Прежде всего, отметим, что сама идея «желтой опасности» связана с понятием расы и укоренена в расовых иерархиях, как их понимают на Западе. Желтый цвет приписывался азиатским народам в таксономических проектах врачей XVIII века, а впоследствии это наименование переняли этнографы[641]
. Хотя этот дискурс возник относительно недавно, он появился не в культурном вакууме. Ему предшествовали представления об Азии как о таинственном, опасном и, в сущности, чужеродном европейцу континенте, что показал в своих исследованиях Э. Саид. В культурном отношении Азия задолго до того стала для Европы «другим» и ассоциировалась с жестокими завоевателями или эпидемиями смертельных болезней[642]. Иногда это ощущение непреодолимой чуждости превращало Азию в объект фетишистского вожделения европейцев. Азия также виделась как мир утонченности и экзотики, передать который европейцы стремились в определенных предметах и архитектурных стилях, таких как, например, шинуазри эпохи Просвещения[643].В конце XIX века дискурс «желтой опасности» стал мировым трендом. В США синофобские настроения первоначально затронули китайских иммигрантов, однако после атаки на Перл-Харбор в декабре 1941 года установки такого рода были развернуты против японцев, включая уже родившихся в Америке[644]
. В том, как к китайцам – жителям Сан-Франциско относились во время Второй мировой войны, можно усмотреть некоторое смягчение стереотипов, за которым последовала смена отношения к американцам азиатского происхождения, заметная в последние десятилетия[645]. В годы Холодной войны антиазиатские стереотипы проявлялись в страхе перед коммунистическими странами – Китаем, Северной Кореей и Вьетнамом[646]. В 1980‐е годы «желтую опасность» стали видеть в экономическом успехе Японии. Когда китайская экономика и военная мощь начали стремительно расти, «желтая опасность» появилась вновь, на сей раз под новым наименованием – «китайская угроза»[647].В России идея «желтой опасности» развивалась иначе: угроза, которую соотносили то с Китаем, то с Японией, в значительной степени определяла понимание Дальнего Востока как одного из российских регионов. Именно в связи с этими позициями идея «желтой опасности» стала частью культурного дискурса – например, в виде панмонголизма в понимании философа Владимира Соловьева. Сюда же следует отнести характерные для конца XIX века опасения, что бесконтрольная китайская миграция в Сибирь и на Дальний Восток принесет с собой серьезные экономические и демографические последствия. Еще более сильную тревогу провоцировали военные столкновения в регионе.

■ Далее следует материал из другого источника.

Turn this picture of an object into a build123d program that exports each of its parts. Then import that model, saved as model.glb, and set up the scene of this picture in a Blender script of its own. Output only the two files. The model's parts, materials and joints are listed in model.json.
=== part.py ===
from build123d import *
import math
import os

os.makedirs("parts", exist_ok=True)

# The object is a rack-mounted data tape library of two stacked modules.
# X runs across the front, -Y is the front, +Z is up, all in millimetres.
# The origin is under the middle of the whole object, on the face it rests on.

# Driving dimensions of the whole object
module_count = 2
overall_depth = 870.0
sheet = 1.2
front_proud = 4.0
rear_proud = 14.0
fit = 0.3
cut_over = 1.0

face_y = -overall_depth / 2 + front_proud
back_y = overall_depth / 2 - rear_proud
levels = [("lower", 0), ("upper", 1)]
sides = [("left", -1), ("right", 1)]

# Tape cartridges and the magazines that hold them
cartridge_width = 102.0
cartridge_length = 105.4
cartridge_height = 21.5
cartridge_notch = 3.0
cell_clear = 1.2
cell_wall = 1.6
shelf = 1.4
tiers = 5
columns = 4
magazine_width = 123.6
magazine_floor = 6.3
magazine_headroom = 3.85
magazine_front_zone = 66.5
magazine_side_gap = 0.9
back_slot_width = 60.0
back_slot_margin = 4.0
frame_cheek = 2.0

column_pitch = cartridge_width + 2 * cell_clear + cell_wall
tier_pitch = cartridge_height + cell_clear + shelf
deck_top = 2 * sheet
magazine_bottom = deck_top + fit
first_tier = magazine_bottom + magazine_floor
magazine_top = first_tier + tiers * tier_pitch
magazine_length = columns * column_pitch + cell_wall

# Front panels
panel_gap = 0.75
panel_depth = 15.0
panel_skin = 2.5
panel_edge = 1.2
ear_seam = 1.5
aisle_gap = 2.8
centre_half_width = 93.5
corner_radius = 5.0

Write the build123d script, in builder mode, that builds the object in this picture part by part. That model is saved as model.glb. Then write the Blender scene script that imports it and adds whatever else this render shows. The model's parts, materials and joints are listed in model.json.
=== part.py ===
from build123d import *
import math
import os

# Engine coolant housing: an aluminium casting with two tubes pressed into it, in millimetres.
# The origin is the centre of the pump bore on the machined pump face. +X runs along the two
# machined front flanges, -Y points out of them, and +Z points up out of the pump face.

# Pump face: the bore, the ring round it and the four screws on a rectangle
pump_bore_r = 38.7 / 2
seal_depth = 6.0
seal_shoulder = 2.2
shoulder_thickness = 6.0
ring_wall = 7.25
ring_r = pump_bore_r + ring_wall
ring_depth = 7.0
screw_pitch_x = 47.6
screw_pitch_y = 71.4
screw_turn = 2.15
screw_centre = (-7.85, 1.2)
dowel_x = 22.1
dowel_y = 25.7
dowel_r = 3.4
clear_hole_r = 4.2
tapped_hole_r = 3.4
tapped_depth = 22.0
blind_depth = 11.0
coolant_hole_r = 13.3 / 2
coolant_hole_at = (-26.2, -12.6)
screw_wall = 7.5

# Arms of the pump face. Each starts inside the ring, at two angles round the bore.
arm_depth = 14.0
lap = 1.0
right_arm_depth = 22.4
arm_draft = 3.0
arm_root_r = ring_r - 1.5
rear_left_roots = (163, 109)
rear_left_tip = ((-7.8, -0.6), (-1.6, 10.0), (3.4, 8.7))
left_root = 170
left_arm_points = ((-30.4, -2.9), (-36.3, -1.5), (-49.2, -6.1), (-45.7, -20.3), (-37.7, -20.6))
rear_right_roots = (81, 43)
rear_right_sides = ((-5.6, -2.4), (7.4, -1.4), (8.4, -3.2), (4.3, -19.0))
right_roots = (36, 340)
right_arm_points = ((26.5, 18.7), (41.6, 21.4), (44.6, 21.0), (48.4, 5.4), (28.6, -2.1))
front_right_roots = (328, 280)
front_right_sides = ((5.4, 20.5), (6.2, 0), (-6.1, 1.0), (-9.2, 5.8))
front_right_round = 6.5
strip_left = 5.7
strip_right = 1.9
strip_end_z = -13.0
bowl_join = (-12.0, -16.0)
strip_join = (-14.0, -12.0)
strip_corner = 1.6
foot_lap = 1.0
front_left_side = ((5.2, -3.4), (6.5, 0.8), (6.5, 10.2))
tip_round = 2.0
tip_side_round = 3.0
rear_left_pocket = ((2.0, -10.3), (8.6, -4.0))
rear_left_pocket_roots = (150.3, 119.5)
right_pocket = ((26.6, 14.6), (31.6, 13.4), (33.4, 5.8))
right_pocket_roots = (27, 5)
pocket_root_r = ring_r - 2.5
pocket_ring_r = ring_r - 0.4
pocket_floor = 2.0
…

Ихэтуаньское (Боксерское) восстание и его кульминация – китайский погром в Благовещенске (1900) – стали поворотным пунктом в истории антикитайских настроений на российском Дальнем Востоке. Последовавшая вскоре Русско-японская война 1904–1905 годов, в свою очередь, оживила спор о японской экспансии. Популярность мифа о «желтой опасности» выросла, а вместе с ней и подозрения, что азиаты намерены захватить весь азиатский континент[648]

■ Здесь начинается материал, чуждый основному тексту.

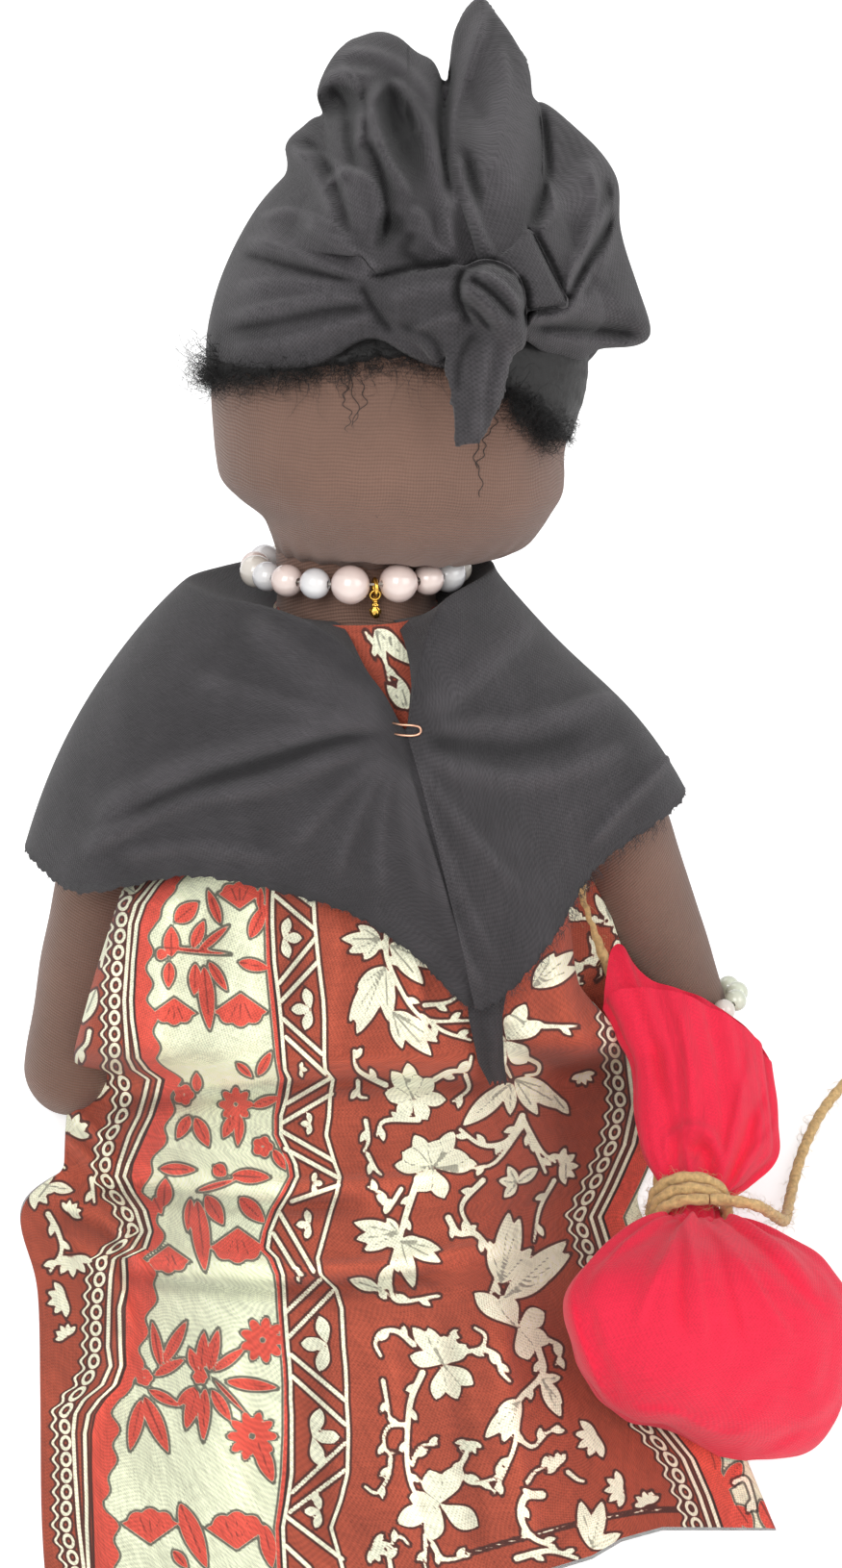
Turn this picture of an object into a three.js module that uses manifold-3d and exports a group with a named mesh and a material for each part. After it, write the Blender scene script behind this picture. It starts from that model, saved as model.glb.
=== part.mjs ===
// A seated cloth doll with no face: a stuffed body in a printed dress and a black shawl, a tied head wrap,
// a pearl necklace and bracelet, and a small red pouch tied with twine that lies over the left hand.
// Millimetres, +Z up. The doll faces -Y and leans back. The origin is on the floor under the pelvis.
import * as THREE from 'three';
import { mergeVertices } from 'three/addons/utils/BufferGeometryUtils.js';
import Module from 'manifold-3d';

const wasm = await Module();
wasm.setup();

// Driving dimensions: the body
const TURN = Math.PI * 2;
const leanAngle = THREE.MathUtils.degToRad(20);
const gap = 0.35;
const cutOverrun = 12;
const cutReach = 400;
const bodyWidth = 80;
const bodyDepth = 48;
const shoulderHeight = 134;
const neckRadius = 18.5;
const neckLength = 29;
const neckTop = shoulderHeight + neckLength;
const headWidth = 82;
const headDepth = 76;
const headSeat = 6.5;
const headBottom = neckTop - headSeat;
const headHeight = 77;
const headOffset = 9.5;
const headForward = 3;
const hairThickness = 1.5;
const tuftLength = 9;
const tuftRadius = 2.6;
const armRadius = 12.5;
const wristRadius = 10;
const legRadius = 13;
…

. Когда в 1931 году Япония оккупировала китайскую Маньчжурию, близость вооруженного противника стала триггером к новым опасениям. В следующий раз это произошло в 1960‐х годах, когда Китай из союзника превратился в противника СССР. С падением СССР в 1991 году коннотации, связанные с идеей «желтой опасности», вновь поменялись: как и столетием ранее, актуализировались страхи, что Китай и китайцы будут экономически и демографически господствовать на восточных окраинах России[649].В Юго-Восточной Азии антикитайский дискурс развивался по-своему. Здесь синофобия имела долгую историю, связанную с колониальными проблемами и давней иммиграцией китайцев. Начиная с XVIII века Испания и Голландия боролись здесь с китайским присутствием с помощью репрессивного законодательства, погромов и высылок. В последующие периоды соседскому проживанию представителей разных рас мешали возрастающее экономическое неравенство, конфликты населения и этнических меньшинств, а также процесс формирования национальных идентичностей в ходе деколонизации[650]
.На протяжении истории синофобские дискурсы делали особый акцент на ряде предполагаемых проблем китайской диаспоры: отсутствии гигиены, расовом кровосмешении, высокой преступности и хищническом отношении к природе.